**THE EXERCISE**:
Extract all lines that hold the string "axes".

**DATASET**:
_ _ _ _ _

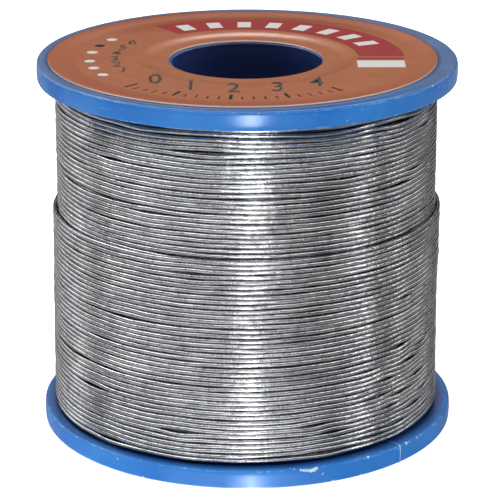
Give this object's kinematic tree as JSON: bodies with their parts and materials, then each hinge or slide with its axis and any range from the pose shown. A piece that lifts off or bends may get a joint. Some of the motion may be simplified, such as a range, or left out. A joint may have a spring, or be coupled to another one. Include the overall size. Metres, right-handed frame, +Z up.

_ _ _ _ _

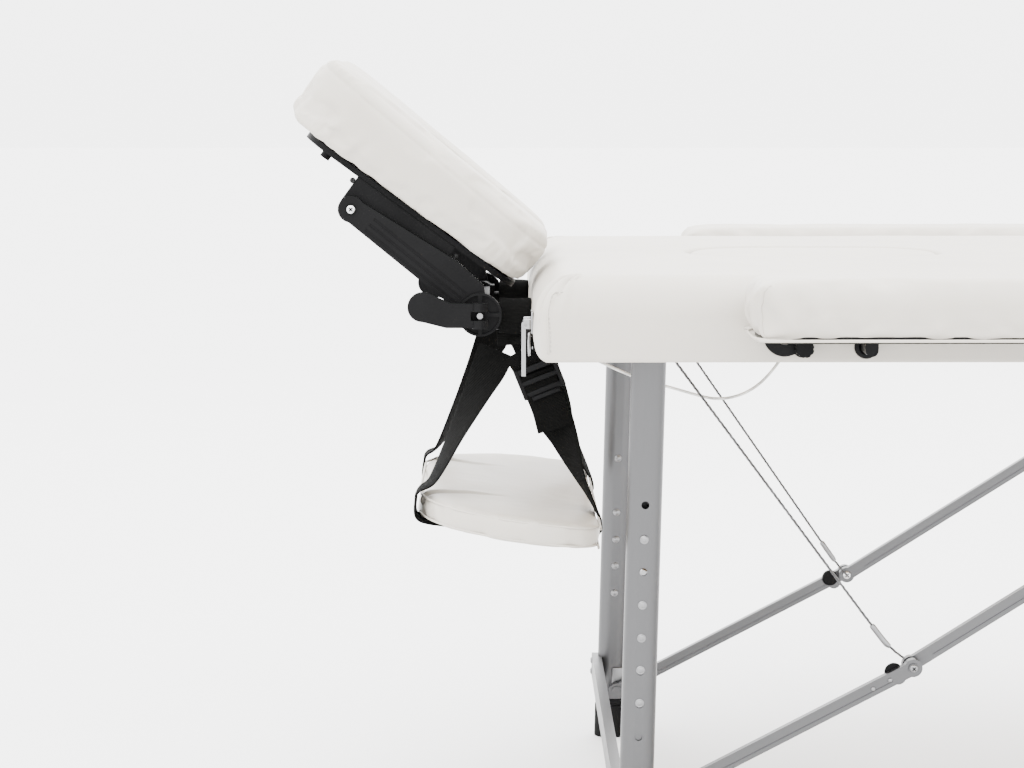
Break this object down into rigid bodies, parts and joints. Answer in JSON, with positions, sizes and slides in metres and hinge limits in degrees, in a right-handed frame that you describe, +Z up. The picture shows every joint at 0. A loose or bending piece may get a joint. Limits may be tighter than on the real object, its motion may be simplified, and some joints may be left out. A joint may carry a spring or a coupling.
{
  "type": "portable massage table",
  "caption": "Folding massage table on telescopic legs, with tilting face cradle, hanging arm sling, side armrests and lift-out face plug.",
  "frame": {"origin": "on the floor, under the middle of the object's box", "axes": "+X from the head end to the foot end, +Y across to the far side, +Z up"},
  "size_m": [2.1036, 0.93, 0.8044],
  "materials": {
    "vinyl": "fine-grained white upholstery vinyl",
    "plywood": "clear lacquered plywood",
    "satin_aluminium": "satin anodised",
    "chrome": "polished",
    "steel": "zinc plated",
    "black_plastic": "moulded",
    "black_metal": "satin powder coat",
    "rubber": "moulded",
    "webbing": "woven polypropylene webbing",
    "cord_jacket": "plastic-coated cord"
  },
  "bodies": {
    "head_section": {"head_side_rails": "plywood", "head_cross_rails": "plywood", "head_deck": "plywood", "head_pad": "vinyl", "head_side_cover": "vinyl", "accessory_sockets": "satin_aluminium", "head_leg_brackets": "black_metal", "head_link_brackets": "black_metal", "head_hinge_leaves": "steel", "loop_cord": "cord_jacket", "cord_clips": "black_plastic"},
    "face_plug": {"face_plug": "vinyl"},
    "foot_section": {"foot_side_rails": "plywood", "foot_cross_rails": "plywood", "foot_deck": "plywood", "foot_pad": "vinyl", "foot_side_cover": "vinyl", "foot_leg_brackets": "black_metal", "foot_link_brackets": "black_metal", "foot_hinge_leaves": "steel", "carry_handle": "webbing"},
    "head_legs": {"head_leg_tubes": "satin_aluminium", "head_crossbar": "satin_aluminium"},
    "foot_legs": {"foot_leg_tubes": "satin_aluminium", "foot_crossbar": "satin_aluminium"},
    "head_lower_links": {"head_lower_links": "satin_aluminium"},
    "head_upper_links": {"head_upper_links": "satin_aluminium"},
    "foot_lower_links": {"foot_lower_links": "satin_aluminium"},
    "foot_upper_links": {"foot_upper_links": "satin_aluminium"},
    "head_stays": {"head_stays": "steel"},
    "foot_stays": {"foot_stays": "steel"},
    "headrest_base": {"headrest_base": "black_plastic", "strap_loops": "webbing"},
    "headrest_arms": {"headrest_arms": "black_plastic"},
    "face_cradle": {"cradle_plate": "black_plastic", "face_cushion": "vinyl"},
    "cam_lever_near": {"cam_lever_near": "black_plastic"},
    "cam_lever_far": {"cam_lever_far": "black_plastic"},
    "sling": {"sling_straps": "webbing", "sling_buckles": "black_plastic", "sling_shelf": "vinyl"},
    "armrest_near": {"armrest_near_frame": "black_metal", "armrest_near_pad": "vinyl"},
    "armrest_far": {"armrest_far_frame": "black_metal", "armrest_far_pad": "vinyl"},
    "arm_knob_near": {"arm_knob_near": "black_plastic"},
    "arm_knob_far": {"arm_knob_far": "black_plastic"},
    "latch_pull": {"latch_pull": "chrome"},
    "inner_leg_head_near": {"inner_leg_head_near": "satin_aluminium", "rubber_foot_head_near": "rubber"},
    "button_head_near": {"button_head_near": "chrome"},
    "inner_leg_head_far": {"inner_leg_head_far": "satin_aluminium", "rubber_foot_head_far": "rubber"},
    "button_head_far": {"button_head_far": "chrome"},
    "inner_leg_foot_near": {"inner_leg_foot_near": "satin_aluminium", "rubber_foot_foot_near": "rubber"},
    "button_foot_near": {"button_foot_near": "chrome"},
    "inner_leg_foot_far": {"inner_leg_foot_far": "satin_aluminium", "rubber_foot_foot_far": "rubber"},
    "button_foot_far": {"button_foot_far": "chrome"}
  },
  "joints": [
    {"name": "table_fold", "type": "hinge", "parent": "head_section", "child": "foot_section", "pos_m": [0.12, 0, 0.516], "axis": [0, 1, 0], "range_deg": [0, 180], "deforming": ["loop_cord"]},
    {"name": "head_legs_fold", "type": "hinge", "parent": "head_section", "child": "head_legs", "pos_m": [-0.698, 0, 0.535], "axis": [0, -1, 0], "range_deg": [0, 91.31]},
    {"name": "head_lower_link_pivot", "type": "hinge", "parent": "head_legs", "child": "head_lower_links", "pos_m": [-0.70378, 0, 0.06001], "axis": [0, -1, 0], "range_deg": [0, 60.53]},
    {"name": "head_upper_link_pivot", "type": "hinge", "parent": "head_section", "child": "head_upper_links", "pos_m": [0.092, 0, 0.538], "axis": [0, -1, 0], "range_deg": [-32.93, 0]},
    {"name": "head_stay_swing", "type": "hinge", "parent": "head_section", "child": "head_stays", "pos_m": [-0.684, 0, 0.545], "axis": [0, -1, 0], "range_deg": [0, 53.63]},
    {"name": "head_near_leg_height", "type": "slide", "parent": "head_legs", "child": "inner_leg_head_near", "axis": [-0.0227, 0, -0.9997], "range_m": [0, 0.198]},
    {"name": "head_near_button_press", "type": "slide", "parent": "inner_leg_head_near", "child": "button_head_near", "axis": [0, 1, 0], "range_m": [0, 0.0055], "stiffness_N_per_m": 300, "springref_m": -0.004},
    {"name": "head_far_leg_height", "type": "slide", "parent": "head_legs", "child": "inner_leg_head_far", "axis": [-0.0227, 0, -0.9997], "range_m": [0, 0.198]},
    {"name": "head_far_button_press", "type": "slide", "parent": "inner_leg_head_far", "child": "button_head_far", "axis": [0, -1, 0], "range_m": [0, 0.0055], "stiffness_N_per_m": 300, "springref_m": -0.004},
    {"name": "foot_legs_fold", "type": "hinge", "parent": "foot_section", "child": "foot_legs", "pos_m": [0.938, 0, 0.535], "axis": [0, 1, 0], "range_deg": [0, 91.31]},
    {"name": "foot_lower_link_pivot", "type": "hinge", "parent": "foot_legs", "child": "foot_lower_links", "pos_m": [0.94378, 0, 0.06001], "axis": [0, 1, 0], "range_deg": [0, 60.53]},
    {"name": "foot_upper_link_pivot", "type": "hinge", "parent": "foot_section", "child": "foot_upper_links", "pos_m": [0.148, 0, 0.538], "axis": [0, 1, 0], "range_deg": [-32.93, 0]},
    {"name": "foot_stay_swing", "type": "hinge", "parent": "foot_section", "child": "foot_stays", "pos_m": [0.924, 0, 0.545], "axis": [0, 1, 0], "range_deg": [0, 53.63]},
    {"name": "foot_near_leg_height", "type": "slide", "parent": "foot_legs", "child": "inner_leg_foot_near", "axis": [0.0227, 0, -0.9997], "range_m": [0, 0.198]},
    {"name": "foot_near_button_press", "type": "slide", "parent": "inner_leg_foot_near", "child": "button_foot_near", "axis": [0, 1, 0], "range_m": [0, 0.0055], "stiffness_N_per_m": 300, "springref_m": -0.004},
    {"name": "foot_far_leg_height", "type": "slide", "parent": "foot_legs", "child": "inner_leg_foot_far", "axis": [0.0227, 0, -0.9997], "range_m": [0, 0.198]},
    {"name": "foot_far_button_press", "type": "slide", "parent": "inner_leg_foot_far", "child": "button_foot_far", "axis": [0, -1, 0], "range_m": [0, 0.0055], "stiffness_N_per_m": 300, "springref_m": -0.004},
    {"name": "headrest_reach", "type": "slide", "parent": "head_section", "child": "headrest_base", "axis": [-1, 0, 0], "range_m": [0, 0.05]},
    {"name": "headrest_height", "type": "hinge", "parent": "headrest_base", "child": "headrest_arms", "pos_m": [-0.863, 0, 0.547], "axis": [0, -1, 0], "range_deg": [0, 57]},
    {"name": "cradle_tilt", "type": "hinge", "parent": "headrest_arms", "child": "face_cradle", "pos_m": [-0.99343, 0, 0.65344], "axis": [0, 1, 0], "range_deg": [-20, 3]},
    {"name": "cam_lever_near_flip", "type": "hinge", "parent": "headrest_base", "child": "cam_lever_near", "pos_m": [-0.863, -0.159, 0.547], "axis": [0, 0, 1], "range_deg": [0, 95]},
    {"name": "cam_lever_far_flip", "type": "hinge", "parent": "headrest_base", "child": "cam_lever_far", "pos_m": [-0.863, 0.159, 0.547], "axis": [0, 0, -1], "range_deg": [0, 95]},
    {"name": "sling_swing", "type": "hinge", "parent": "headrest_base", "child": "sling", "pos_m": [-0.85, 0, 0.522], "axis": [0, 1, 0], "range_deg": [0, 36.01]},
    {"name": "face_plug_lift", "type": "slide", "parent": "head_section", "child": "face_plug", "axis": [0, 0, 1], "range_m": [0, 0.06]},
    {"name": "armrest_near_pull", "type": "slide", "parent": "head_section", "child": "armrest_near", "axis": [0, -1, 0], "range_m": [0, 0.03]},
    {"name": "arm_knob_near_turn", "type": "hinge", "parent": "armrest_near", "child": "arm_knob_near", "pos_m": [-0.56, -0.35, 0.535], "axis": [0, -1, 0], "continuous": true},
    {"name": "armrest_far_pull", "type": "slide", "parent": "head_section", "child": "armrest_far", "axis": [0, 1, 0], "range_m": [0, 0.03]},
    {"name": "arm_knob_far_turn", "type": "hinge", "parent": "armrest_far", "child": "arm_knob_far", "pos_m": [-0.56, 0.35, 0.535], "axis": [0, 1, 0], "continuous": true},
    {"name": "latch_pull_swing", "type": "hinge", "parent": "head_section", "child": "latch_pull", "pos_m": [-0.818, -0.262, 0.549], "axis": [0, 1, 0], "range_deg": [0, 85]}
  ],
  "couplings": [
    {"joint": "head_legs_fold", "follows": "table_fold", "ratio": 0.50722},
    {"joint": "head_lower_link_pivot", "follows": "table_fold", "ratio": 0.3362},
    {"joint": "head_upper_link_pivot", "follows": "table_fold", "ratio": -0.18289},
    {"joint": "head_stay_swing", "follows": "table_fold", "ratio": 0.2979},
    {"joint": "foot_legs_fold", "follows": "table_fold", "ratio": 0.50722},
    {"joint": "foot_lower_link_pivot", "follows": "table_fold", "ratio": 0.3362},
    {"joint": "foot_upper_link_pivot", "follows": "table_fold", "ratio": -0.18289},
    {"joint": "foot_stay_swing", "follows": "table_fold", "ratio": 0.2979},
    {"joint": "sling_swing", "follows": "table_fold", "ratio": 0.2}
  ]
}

_ _ _ _ _

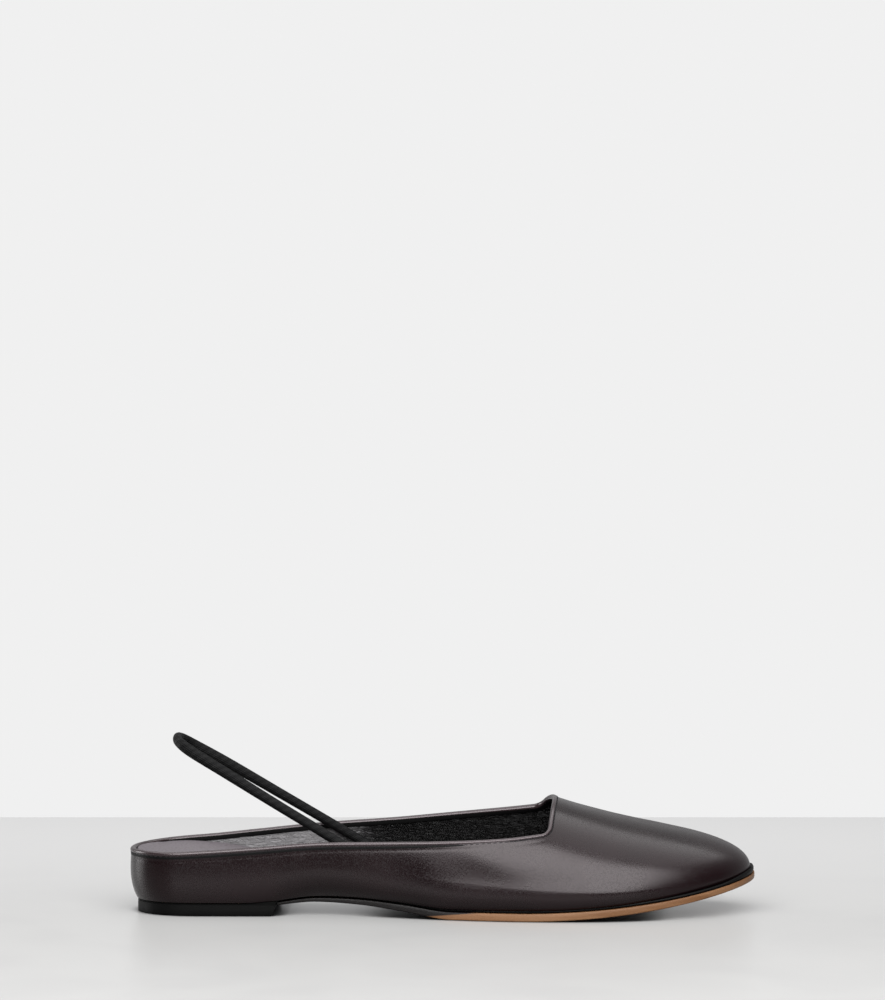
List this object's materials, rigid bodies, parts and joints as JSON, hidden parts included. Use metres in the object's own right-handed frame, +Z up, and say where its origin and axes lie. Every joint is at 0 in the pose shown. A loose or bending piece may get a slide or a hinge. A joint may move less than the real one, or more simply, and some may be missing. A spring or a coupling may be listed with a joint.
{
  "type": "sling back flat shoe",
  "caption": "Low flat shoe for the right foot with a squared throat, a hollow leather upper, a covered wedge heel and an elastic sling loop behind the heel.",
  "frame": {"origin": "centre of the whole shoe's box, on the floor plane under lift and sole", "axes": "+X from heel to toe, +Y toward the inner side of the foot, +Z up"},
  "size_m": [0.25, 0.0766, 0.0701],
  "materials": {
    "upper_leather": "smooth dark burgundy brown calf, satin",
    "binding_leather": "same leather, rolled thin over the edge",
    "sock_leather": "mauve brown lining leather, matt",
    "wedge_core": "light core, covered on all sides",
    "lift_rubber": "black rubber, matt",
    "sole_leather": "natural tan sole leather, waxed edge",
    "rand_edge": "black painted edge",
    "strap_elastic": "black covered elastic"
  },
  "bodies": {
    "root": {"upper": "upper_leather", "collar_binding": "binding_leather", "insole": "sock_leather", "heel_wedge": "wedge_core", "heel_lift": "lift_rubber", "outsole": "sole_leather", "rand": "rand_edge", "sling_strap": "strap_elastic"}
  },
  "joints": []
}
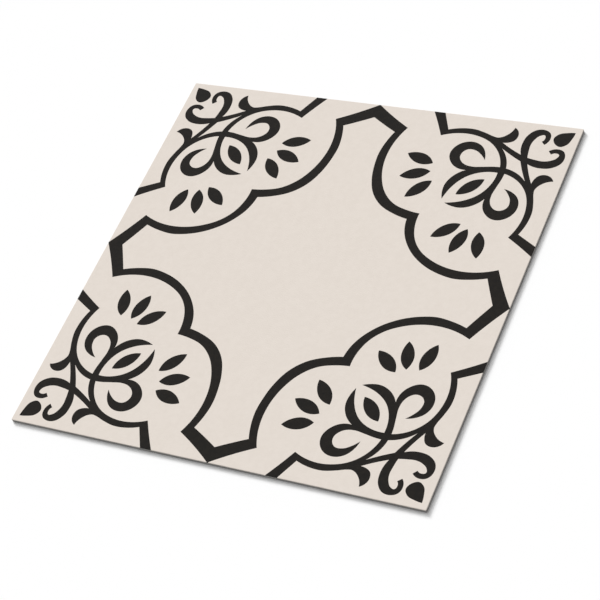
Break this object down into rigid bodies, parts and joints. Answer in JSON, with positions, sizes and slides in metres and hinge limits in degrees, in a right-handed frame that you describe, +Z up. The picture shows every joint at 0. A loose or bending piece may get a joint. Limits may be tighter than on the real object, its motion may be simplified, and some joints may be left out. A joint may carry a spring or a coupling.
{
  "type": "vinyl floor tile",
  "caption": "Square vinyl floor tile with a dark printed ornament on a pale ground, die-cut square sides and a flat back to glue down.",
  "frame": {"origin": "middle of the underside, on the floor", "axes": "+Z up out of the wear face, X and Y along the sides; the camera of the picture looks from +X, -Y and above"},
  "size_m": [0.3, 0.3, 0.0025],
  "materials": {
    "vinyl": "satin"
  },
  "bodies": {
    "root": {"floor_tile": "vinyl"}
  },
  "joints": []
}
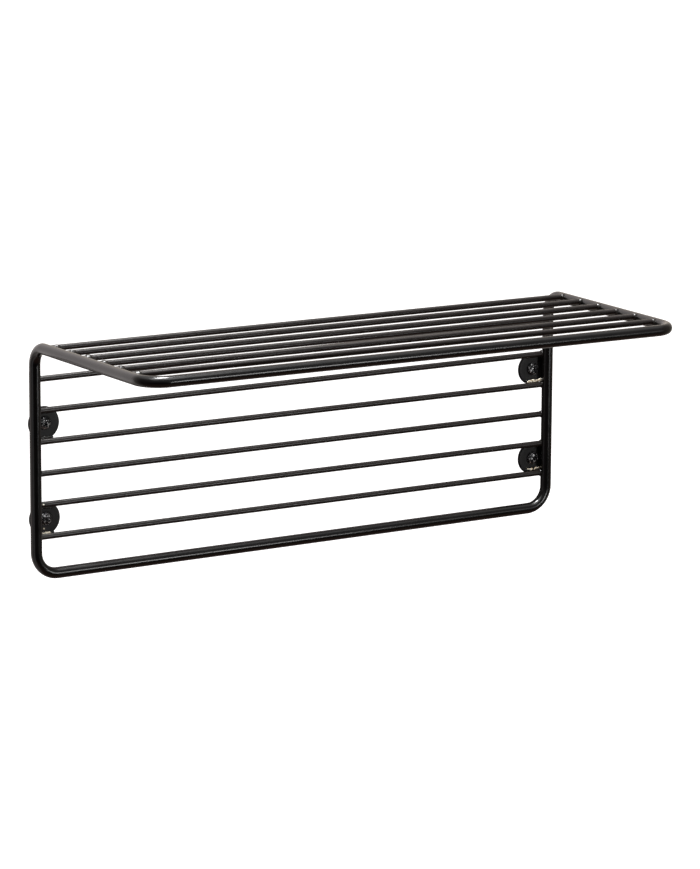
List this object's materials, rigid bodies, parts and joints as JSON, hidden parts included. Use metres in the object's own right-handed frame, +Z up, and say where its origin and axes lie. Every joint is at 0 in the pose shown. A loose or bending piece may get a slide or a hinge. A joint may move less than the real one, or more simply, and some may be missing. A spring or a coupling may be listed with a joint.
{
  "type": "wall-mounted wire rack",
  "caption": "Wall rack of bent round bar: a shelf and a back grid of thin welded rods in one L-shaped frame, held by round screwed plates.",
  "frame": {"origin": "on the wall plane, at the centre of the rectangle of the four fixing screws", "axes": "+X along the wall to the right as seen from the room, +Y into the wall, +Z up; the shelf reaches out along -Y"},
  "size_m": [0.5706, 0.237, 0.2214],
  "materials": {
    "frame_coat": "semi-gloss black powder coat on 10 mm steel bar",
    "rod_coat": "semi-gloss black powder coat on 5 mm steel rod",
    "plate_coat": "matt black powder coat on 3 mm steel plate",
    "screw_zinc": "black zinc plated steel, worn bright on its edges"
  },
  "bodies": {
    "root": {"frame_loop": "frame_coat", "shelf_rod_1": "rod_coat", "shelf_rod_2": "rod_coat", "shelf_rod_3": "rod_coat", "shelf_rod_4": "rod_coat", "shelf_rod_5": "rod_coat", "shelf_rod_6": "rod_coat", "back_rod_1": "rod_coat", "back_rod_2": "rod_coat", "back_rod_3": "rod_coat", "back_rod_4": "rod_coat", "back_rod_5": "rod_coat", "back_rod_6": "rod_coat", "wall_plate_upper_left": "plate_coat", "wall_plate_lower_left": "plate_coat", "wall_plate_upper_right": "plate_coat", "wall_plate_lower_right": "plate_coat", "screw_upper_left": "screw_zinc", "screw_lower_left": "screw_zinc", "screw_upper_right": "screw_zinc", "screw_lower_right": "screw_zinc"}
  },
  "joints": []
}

_ _ _ _ _

**COMPLETED EXERCISE**:
  "frame": {"origin": "on the floor, under the middle of the object's box", "axes": "+X from the head end to the foot end, +Y across to the far side, +Z up"},
List this object's materials, rigid bodies, parts and joints as JSON, hidden parts included. Use metres in the object's own right-handed frame, +Z up, and say where its origin and axes lie. Every joint is at 0 in the pose shown. A loose or bending piece may get a slide or a hinge. A joint may move less than the real one, or more simply, and some may be missing. A spring or a coupling may be listed with a joint.
  "frame": {"origin": "centre of the whole shoe's box, on the floor plane under lift and sole", "axes": "+X from heel to toe, +Y toward the inner side of the foot, +Z up"},
  "frame": {"origin": "middle of the underside, on the floor", "axes": "+Z up out of the wear face, X and Y along the sides; the camera of the picture looks from +X, -Y and above"},
List this object's materials, rigid bodies, parts and joints as JSON, hidden parts included. Use metres in the object's own right-handed frame, +Z up, and say where its origin and axes lie. Every joint is at 0 in the pose shown. A loose or bending piece may get a slide or a hinge. A joint may move less than the real one, or more simply, and some may be missing. A spring or a coupling may be listed with a joint.
  "frame": {"origin": "on the wall plane, at the centre of the rectangle of the four fixing screws", "axes": "+X along the wall to the right as seen from the room, +Y into the wall, +Z up; the shelf reaches out along -Y"},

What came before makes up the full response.